Forgetting high-DPI variants. A 48×48 icon on a 3x display renders at 144×144. If you only provide 48×48, the OS upscales it and it looks blurry.
FAQ
What is the required app icon size for the Apple App Store?
Apple requires a 1024×1024 pixel PNG with no transparency and no rounded corners. Xcode 15+ generates all other sizes from this single asset automatically.
What app icon size does Google Play require?
Google Play requires a 512×512 pixel PNG in 32-bit color. Alpha channel transparency is allowed. This is separate from the adaptive icon layers used on the device itself.
Can I use the same icon file for iOS and Android?
You can use the same 1024×1024 source design, but the exported assets differ. iOS needs a flat PNG with no transparency. Android needs separate foreground and background layers for adaptive icons, plus a 512×512 PNG for the Play Store. Design once, export per platform.
What format should Windows app icons use?
Windows app icons use the ICO format, which bundles multiple PNG sizes (16×16, 32×32, 48×48, 256×256 at minimum) into a single file. The 256×256 layer should be PNG-compressed inside the ICO container.

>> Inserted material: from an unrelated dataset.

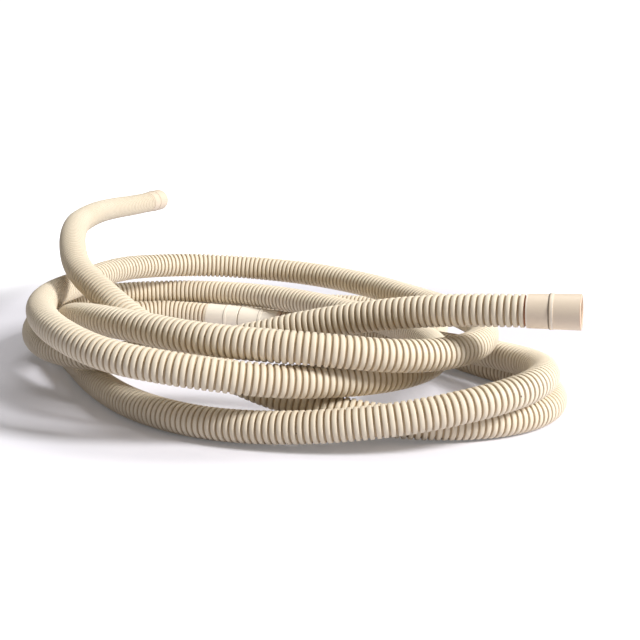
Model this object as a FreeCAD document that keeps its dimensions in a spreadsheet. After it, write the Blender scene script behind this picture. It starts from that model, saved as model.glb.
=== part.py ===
# Corrugated drain hose with moulded cuffs, lying in a loose coil of about five turns.
# Millimetres. X runs to the right, Y away from the near side of the coil, Z up.
# The origin is under the middle of the coil, on the floor that the hose lies on.

import FreeCAD
import Part
import Sketcher
import math
import os

doc = FreeCAD.newDocument("DrainHose")

# Driving dimensions. A hose is sold by its crest diameter and its bore.
SIZES = [
    ("hose_od", 25.0),          # crest diameter
    ("hose_bore", 19.0),        # clear way through the corrugations
    ("neck_od", 20.4),          # last corrugations, held inside a cuff
    ("neck_length", 8.0),
    ("neck_play", 0.1),         # radial, between neck and cuff
    ("spigot_bore", 22.0),      # inside of a cuff, pushed over a drain spigot
    ("stop_length", 2.0),       # lip that the spigot runs up against
    ("grip_length", 16.5),      # plain part of an end cuff beside the hose
    ("grip_od", 25.6),
    ("grip_od_bead", 26.0),
    ("bead_length", 3.0),
    ("bead_od", 27.0),
    ("mouth_length", 20.0),     # plain part beyond the bead, slightly flared
    ("mouth_od_bead", 26.2),
    ("mouth_od", 26.8),
    ("edge_round", 0.7),
    ("lead_in", 0.5),           # slope at the mouth, which starts the spigot
    ("bead_round", 0.25),
    ("middle_grip", 20.5),      # middle cuff, hose to ring line, both ends
    ("middle_short", 12.5),     # ring line to cutting groove, near side
    ("middle_groove", 2.0),     # cutting groove round the middle cuff
    ("middle_long", 21.5),      # cutting groove to ring line, far side
    ("middle_od", 26.4),
    ("groove_od", 25.0),
    ("lead_out", 40.0),         # straight stretch of hose beyond the middle cuff
]

sheet = doc.addObject("Spreadsheet::Sheet", "Sizes")
for row, (alias, value) in enumerate(SIZES, start=1):
    sheet.set("A%d" % row, alias)
    sheet.set("B%d" % row, str(value))
    sheet.setAlias("B%d" % row, alias)
doc.recompute()


def size(expression):
    """A length in millimetres worked out from the sheet."""
    return float(sheet.evalExpression(expression))


# Where the hose lies. The first length runs from the near cuff down into the pile and
# twice round it to the middle cuff, on the floor at the back.
NEAR_ROUTE = [
    (195, -309, 98.5), (157, -296.8, 97), (107, -276, 90.8), (43, -253, 77.5),
    (-22, -240, 60), (-87, -231, 45), (-150, -210, 38.5), (-202, -162, 34),
    (-232, -89, 34.5), (-232, -9, 39.5), (-199, 56, 38.5), (-140, 87, 37.5),
    (-70, 79, 38.5), (-1, 40, 40), (59, -16, 39.5), (106, -81, 40),
    (134, -147, 41), (143, -209, 43), (127, -264, 43.5), (82, -307, 45.5),
    (15, -333, 50), (-57, -338, 60.5), (-118, -321, 67.5), (-165, -276, 76.5),
    (-196, -207, 78.5), (-207, -126, 76.5), (-194, -47, 75.5), (-169, 20, 75.5),
    (-135, 68, 70), (-83, 93, 66.5), (-24, 92, 63), (37, 67, 60.5),
    (92, 19, 58), (138, -46, 55), (171, -121, 56.5), (183, -197, 60),
    (167, -267, 62), (114, -316, 67.5), (37, -331, 77), (-44, -313, 79),
    (-115, -267, 82), (-165, -201, 73.5), (-193, -123, 52.5), (-205, -46, 37.5),
    (-199, 15, 23.5), (-161, 57, 20), (-116, 69, 18.5), (-78, 57, 17),
]

# The second length leaves the middle cuff, runs round the outside of the pile and twice
# along the floor, then climbs over the left side to the far cuff, which stands clear.
FAR_ROUTE = [
    (79, -16, 15), (120, -72, 21.5), (163, -133, 28), (206, -190, 33),
    (225, -247, 37.5), (209, -300, 40), (165, -335, 36.5), (103, -348, 27),
    (30, -343, 17.5), (-40, -321, 13), (-100, -276, 12.5), (-146, -210, 12.5),
    (-179, -134, 12.5), (-213, -59, 12.5), (-229, 11, 12.5), (-211, 70, 13),
    (-158, 112, 13), (-82, 137, 12.5), (2, 142, 12.5), (83, 129, 12.5),
    (142, 96, 15), (168, 44, 15), (160, -14, 13.5), (154, -71, 12.5),
    (180, -121, 12.5), (220, -174, 12.5), (237, -232, 12.5), (216, -285, 12.5),
    (160, -317, 13), (84, -319, 16), (12, -302, 30), (-50, -276, 50.5),
    (-103, -239, 71), (-142, -189, 88), (-175, -132, 99.5), (-194, -67, 112.5),
    (-208.5, 5, 120), (-216, 80, 119), (-214, 155, 118.5), (-206, 223, 115.5),
    (-194, 278, 112.5), (-184, 316, 112),
]

BEND_SHARE = 0.45           # part of the shorter run that a bend may use


def vectors(points):
    return [FreeCAD.Vector(*point) for point in points]


def unit(vector):
    return FreeCAD.Vector(vector).normalize()


def bent_wire(points, label):
    """Straight runs joined by tangent arcs, each as large as its two runs allow."""
    edges = []
    radii = []
    start = points[0]
    for before, corner, after in zip(points, points[1:], points[2:]):
        inward = unit(corner - before)
        outward = unit(after - corner)
        turn = inward.getAngle(outward)
        reach = BEND_SHARE * min((corner - before).Length, (after - corner).Length)
        radius = reach / math.tan(turn / 2)
        radii.append(radius)
        bend_start = corner - inward * reach
        bend_end = corner + outward * reach
        bisector = unit(outward - inward)
        middle = corner + bisector * (radius / math.cos(turn / 2) - radius)
        edges.append(Part.LineSegment(start, bend_start).toShape())
        edges.append(Part.Arc(bend_start, middle, bend_end).toShape())
        start = bend_end
    edges.append(Part.LineSegment(start, points[-1]).toShape())
    wire = Part.Wire(edges)
    print(label, "length %.0f mm, bend radii" % wire.Length, [round(radius) for radius in radii])
    return wire


def facing(position, direction):
    """A placement that turns +Z to the direction."""
    return FreeCAD.Placement(position, FreeCAD.Rotation(FreeCAD.Vector(0, 0, 1), direction))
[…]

What is the safe zone for Android adaptive icons?
The safe zone is a 66dp circle (264px at xxxhdpi) centered in the 108dp (432px) canvas. Keep all essential elements within this area to prevent clipping on devices that use circle, squircle, or rounded square masks.
Do PWA icons need to be maskable?
Not required, but recommended. Marking icons as "purpose": "maskable" in your manifest lets Android apply adaptive masking. Keep critical content within the inner 80% of the image. You can also provide both a maskable and a standard icon in the manifest for maximum compatibility.